# Safa Rigs?



## banky (Sep 25, 2009)

Hey guys, i've heard a lot about these 'safa rigs' and i've been wondering where I could find them. The prices range would be helpful too.

Cheers


----------



## BIGKEV (Aug 18, 2007)

Gotta make em yourself Banky. Although the pulsator rigs are much the same and I think they sell for about $15-$20 a piece through Australian Kayak Specialists - DennisT.

Instructions on the second page of the Spanish Mackeral fish of the month thread http://www.akff.net/forum/viewtopic.php?f=3&t=43581&start=15

Kev


----------



## banky (Sep 25, 2009)

Thanks Kev i'll give it a shot


----------



## BIGKEV (Aug 18, 2007)

I tried one these last week also, they swim a bait very well.

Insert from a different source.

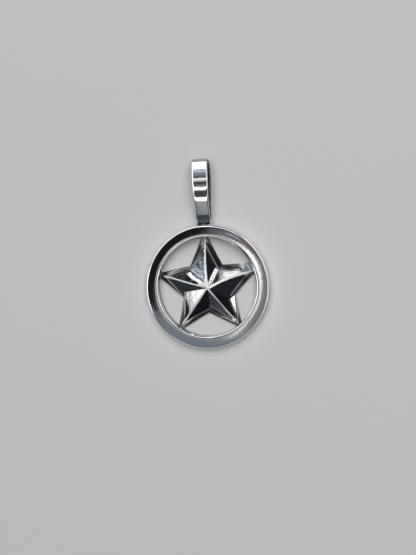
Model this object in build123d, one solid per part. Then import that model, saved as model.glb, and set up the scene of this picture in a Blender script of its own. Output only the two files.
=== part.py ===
from build123d import *
from collections import namedtuple
import math
import os

# Star pendant in polished silver, in millimetres: a five-pointed faceted star soldered inside a
# round hoop, hanging from a folded strap bail whose two ends grip a lug on top of the hoop.
# It is built flat, with the hoop's back on z = 0, the hoop's middle on the Z axis and the bail
# towards +Y, and is then laid on its back the way it rests on a table.

# Hoop: a flat ring with a slightly crowned front
HOOP_OUTER_D = 20.0
HOOP_BAND = 2.0
HOOP_THICK = 2.0
HOOP_CROWN = 0.08
HOOP_OUTER_ROUND = 0.3
HOOP_INNER_ROUND = 0.45
HOOP_BACK_ROUND = 0.15

# Star: a thin plate that reaches into the hoop, a sloping skirt, and ten facets up to a point
STAR_DROP = 0.2
STAR_BACK_INSET = 0.1
STAR_PLATE = 0.2
STAR_SKIRT = 0.5
STAR_RISE = 1.3
STAR_SETBACK = 0.85
STAR_NOTCH = 3.5
STAR_NOTCH_SKIRT = 0.8
STAR_TIP_WIDTH = 0.6
SOLDER_DEPTH = 0.25

# The arms are hand finished and differ a little. Turn is in degrees from an even star, setback
# is the space between the end of the ridge and the hoop, as a share of STAR_SETBACK, and left is
# the end's width to the left of the ridge, looking outwards, as a share of STAR_TIP_WIDTH.
Arm = namedtuple("Arm", "name turn setback left")
ARMS = (
    Arm("top", 1.0, 1.4, 0.5),
    Arm("left", 1.0, 1.0, 0.5),
    Arm("lower_left", -2.0, 1.1, 0.5),
    Arm("lower_right", 1.0, 0.4, 0.5),
    Arm("right", 1.0, 1.0, 1.6),
)
FIRST_ARM = 90.0

# The valley after each arm: how far its facets reach in from the star's middle, as a share of
# STAR_NOTCH, and how far the skirt goes on from there, as a share of STAR_NOTCH_SKIRT.
Valley = namedtuple("Valley", "notch skirt")
VALLEYS = (
    Valley(1.07, 1.0),
    Valley(1.0, 1.05),
    Valley(0.94, 0.95),
    Valley(1.0, 1.1),
    Valley(1.02, 0.95),
)

# Lug: a small tab soldered on top of the hoop, with a flared foot
LUG_WIDTH = 2.1
LUG_THICK = 0.5
LUG_SHOWN = 0.9
LUG_GRIPPED = 0.9
LUG_FLARE = 0.35
LUG_ROOT = 0.6

# Bail: a strap folded into a narrow loop
BAIL_HEIGHT = 9.7
BAIL_DEPTH = 3.6
BAIL_WIDEST = 5.7
BAIL_FLANK_RADIUS = 12.0
STRAP_THICK = 0.6
STRAP_TOP_WIDTH = 2.6
STRAP_END_WIDTH = 2.25
STRAP_GRIP = 0.6
STRAP_ROUND = 0.12
JOINT_GAP = 0.05

# Places worked out from the sizes above
hoop_outer = HOOP_OUTER_D / 2
hoop_inner = hoop_outer - HOOP_BAND
hoop_middle = HOOP_THICK / 2
rim_top = hoop_outer + LUG_SHOWN
bail_top = rim_top + BAIL_HEIGHT


def hoop():
    """The ring, turned from its section: x is the radius and z the height."""
    front = HOOP_THICK - HOOP_CROWN
    crown_inner = hoop_inner + HOOP_INNER_ROUND
    crown_outer = hoop_outer - HOOP_OUTER_ROUND
    crown_middle = (crown_inner + crown_outer) / 2
    back_inner = hoop_inner + HOOP_BACK_ROUND
    back_outer = hoop_outer - HOOP_BACK_ROUND
    section = Line((back_inner, 0), (back_outer, 0))
    section += RadiusArc((back_outer, 0), (hoop_outer, HOOP_BACK_ROUND), -HOOP_BACK_ROUND)
    section += Line((hoop_outer, HOOP_BACK_ROUND), (hoop_outer, front - HOOP_OUTER_ROUND))
    section += RadiusArc((hoop_outer, front - HOOP_OUTER_ROUND), (crown_outer, front), -HOOP_OUTER_ROUND)
    section += ThreePointArc((crown_outer, front), (crown_middle, HOOP_THICK), (crown_inner, front))
    section += RadiusArc((crown_inner, front), (hoop_inner, front - HOOP_INNER_ROUND), -HOOP_INNER_ROUND)
    section += Line((hoop_inner, front - HOOP_INNER_ROUND), (hoop_inner, HOOP_BACK_ROUND))
    section += RadiusArc((hoop_inner, HOOP_BACK_ROUND), (back_inner, 0), -HOOP_BACK_ROUND)
    return revolve(Plane.XZ * make_face(section), Axis.Z)


def polar(angle, radius):
    """A point measured from the star's middle."""
    turn = math.radians(angle)
    return (radius * math.cos(turn), radius * math.sin(turn) - STAR_DROP)


def reach(angle, radius):
    """How far it is from the star's middle to a circle of this radius about the hoop's middle."""
    turn = math.radians(angle)
    along = STAR_DROP * math.sin(turn)
    across = STAR_DROP * math.cos(turn)
    return along + math.sqrt(radius**2 - across**2)


def flat_place(point):
    return (point.X, point.Y)


def flat_face(points):
    return Face(Wire.make_polygon([Vector(*point) for point in points], close=True))


def side_face(start, end, low, high):
    """An upright face over the line between two points of the plan."""
    return flat_face([(*start, low), (*end, low), (*end, high), (*start, high)])


def star():
    """Plate, skirt and facets as one closed body of flat faces."""
    step = 360 / len(ARMS)
    back = STAR_BACK_INSET
    plate_top = back + STAR_PLATE
    facet_foot = plate_top + STAR_SKIRT
    peak = (*polar(0, 0), facet_foot + STAR_RISE)

    directions = [FIRST_ARM + step * number + arm.turn for number, arm in enumerate(ARMS)]
    tips = []
    ends = []
    facet_notches = []
    plate_notches = []
    for number, arm in enumerate(ARMS):
        angle = directions[number]
        ridge = reach(angle, hoop_inner) - arm.setback * STAR_SETBACK
        tips.append((*polar(angle, ridge), facet_foot))
        end = Vector(*polar(angle, reach(angle, hoop_inner + SOLDER_DEPTH)))
        side = Vector(0, STAR_TIP_WIDTH).rotate(Axis.Z, angle)
        ends.append((flat_place(end - side / 2), flat_place(end + side * arm.left)))
        between = angle + step / 2
        notch = VALLEYS[number].notch * STAR_NOTCH
        plate_notch = notch + VALLEYS[number].skirt * STAR_NOTCH_SKIRT
        facet_notches.append((*polar(between, notch), facet_foot))
        plate_notches.append(polar(between, plate_notch))

    outline = []
    for number in range(len(ARMS)):
        outline += [ends[number][0], ends[number][1], plate_notches[number]]
    faces = [flat_face([(*point, back) for point in outline])]
    for point, following in zip(outline, outline[1:] + outline[:1]):
        faces.append(side_face(point, following, back, plate_top))

    for number, tip in enumerate(tips):
        right_end = (*ends[number][0], plate_top)
        left_end = (*ends[number][1], plate_top)
        left_foot = (*plate_notches[number], plate_top)
        right_foot = (*plate_notches[number - 1], plate_top)
        left_notch = facet_notches[number]
        right_notch = facet_notches[number - 1]
        faces.append(flat_face([right_end, left_end, tip]))
        faces.append(flat_face([left_end, left_foot, tip]))
        faces.append(flat_face([left_foot, left_notch, tip]))
        faces.append(flat_face([right_foot, right_end, tip]))
        faces.append(flat_face([right_foot, tip, right_notch]))
        faces.append(flat_face([tip, left_notch, peak]))
        faces.append(flat_face([right_notch, tip, peak]))
    return Solid(Shell(faces))


def lug():
    """The tab: its flared foot meets the hoop's rim and its root is sunk in the band."""
    half = LUG_WIDTH / 2
    foot = half + LUG_FLARE
    rim = math.sqrt(hoop_outer**2 - foot**2)
    root = hoop_outer - LUG_ROOT
    top = rim_top + LUG_GRIPPED
    outline = Line((foot, root), (foot, rim))
    outline += RadiusArc((foot, rim), (half, rim + LUG_FLARE), LUG_FLARE)
    outline += Polyline((half, rim + LUG_FLARE), (half, top), (-half, top), (-half, rim + LUG_FLARE))
    outline += RadiusArc((-half, rim + LUG_FLARE), (-foot, rim), LUG_FLARE)
    outline += Polyline((-foot, rim), (-foot, root), (foot, root))
    tab = extrude(make_face(outline), LUG_THICK / 2, both=True)
    return Pos(0, 0, hoop_middle) * tab


# The bail's middle line, seen from the side: u is the height above the hoop's middle and v the
# distance in front of the pendant's middle plane. It rises straight where it grips the lug,
# leans out, follows the flank's wide arc past the widest place, and closes in the top arc.
line_depth = (BAIL_DEPTH - STRAP_THICK) / 2
grip_v = LUG_THICK / 2 + JOINT_GAP + STRAP_THICK / 2
grip_u = rim_top + STRAP_GRIP
widest_u = rim_top + BAIL_WIDEST
line_top = bail_top - STRAP_THICK / 2
flank_v = line_depth - BAIL_FLANK_RADIUS
rise = line_top - widest_u
top_radius = (BAIL_FLANK_RADIUS**2 - flank_v**2 - rise**2) / (2 * (BAIL_FLANK_RADIUS - rise))
top_u = line_top - top_radius
to_flank = Vector(widest_u - grip_u, flank_v - grip_v)
lean = math.atan2(to_flank.Y, to_flank.X) + math.asin(BAIL_FLANK_RADIUS / to_flank.length)
close_angle = math.atan2(top_u - widest_u, -flank_v)


def strap_side(offset):
    """One face of the folded strap, as edges from the front end over the top to the back end."""
    grip = grip_v + offset
    bend_u = grip_u - offset * math.tan(lean / 2)
    flank = BAIL_FLANK_RADIUS + offset
    top = top_radius + offset

    def on_flank(angle):
        return (widest_u + flank * math.sin(angle), flank_v + flank * math.cos(angle))

    def on_top(angle):
        return (top_u + top * math.sin(angle), top * math.cos(angle))

    front = Polyline((rim_top, grip), (bend_u, grip), on_flank(-lean))
    front += ThreePointArc(on_flank(-lean), on_flank((close_angle - lean) / 2), on_flank(close_angle))
    crest = ThreePointArc(on_top(close_angle), on_top(math.pi / 2), on_top(math.pi - close_angle))
    return front + crest + mirror(front, Plane.XZ)


def bail():
    """The strap: its folded section drawn from the side, trimmed to its tapering width."""
    outer = STRAP_THICK / 2
    section = strap_side(outer) + strap_side(-outer)
    section += Line((rim_top, grip_v - outer), (rim_top, grip_v + outer))
    section += Line((rim_top, -grip_v - outer), (rim_top, -grip_v + outer))
    folded = extrude(Plane.YZ * make_face(section), STRAP_TOP_WIDTH, both=True)
    end = STRAP_END_WIDTH / 2
    top = STRAP_TOP_WIDTH / 2
    width = Polyline((end, rim_top), (top, bail_top), (-top, bail_top), (-end, rim_top), close=True)
    strap = folded & extrude(make_face(width), BAIL_DEPTH, both=True)
    along = [edge for edge in strap.edges() if abs(edge.tangent_at(0.5).X) < 0.5]
    return Pos(0, 0, hoop_middle) * fillet(along, STRAP_ROUND)


# At rest the pendant lies on the hoop's lower back edge and on the back of the bail. Both are
# round, so the table is the line that touches the two circles from below.
low_edge = Vector(HOOP_BACK_ROUND - hoop_outer, HOOP_BACK_ROUND)
bail_back = Vector(widest_u, hoop_middle - flank_v)
centres = bail_back - low_edge
extra_radius = BAIL_FLANK_RADIUS + STRAP_THICK / 2 - HOOP_BACK_ROUND
rest_tilt = math.degrees(math.asin(extra_radius / centres.length) - math.atan2(centres.Y, centres.X))

nodes = {
    "star_hoop": hoop() + star() + lug(),
    "bail": bail(),
}
nodes = {name: Rot(X=rest_tilt) * solid for name, solid in nodes.items()}
box = Compound(list(nodes.values())).bounding_box()
to_origin = Pos(-box.center().X, -box.center().Y, -box.min.Z)

os.makedirs("parts", exist_ok=True)
for name, solid in nodes.items():
    placed = to_origin * solid
    placed.label = name
    export_step(placed, f"parts/{name}.step")
    print(name, "solids", len(placed.solids()), "volume", round(placed.volume, 3))
print("rest tilt", round(rest_tilt, 3), "size", box.size)
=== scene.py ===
import logging
import math
from dataclasses import dataclass
from enum import Enum

import bmesh
import bpy
import numpy as np
from mathutils import Matrix, Vector, noise


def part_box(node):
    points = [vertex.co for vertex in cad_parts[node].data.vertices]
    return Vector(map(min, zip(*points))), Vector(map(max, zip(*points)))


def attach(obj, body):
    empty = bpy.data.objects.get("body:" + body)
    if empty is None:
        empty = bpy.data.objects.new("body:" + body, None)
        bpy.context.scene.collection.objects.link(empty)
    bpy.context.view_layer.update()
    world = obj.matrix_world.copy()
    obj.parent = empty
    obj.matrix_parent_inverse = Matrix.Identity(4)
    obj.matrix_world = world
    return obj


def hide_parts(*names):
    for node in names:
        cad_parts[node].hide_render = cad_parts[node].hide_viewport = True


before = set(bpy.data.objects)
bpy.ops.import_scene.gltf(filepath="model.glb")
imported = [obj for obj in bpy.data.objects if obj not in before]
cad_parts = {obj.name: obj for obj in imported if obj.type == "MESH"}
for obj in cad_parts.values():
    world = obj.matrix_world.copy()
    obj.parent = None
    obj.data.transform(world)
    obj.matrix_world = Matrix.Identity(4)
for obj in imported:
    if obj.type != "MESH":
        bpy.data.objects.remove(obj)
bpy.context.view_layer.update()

# The pendant is modelled in millimetres in its own upright frame: x to the right of the star,
# y from the hoop's middle to the bail and z out of the front. RestPose lays it on its back.
# Polished silver shows what stands around it, so most of its light and shade comes from soft
# cards, each placed where one face mirrors it to the camera.
MM = 0.001
BODY = "root"
WEAR = "wear"
# Name of the mesh mark that holds painted shade and painted dark reflection, from 0 to 1.
PAINTED_SHADE_MARK = "painted_shade"
PHOTO_SIZE = (416, 555)
CORNER_STEPS = 7  # points over each rounded corner of a bar
LIGHT_POWER = 4.0  # watts a square metre of face that a radiance of 1 stands for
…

http://www.akff.net/forum/viewtopic.php?f=93&t=65892&p=707187#p707187


----------



## banky (Sep 25, 2009)

salticrak said:


> Banky,what do ya think you have been making mate?


Paully i want to see how muh they are so i know what price.


----------



## banky (Sep 25, 2009)

salticrak said:


> banky,check these out,they're the ducks nuts.http://akff.net/forum/viewtopic.php?f=6&t=65935


They look pretty good salti.


----------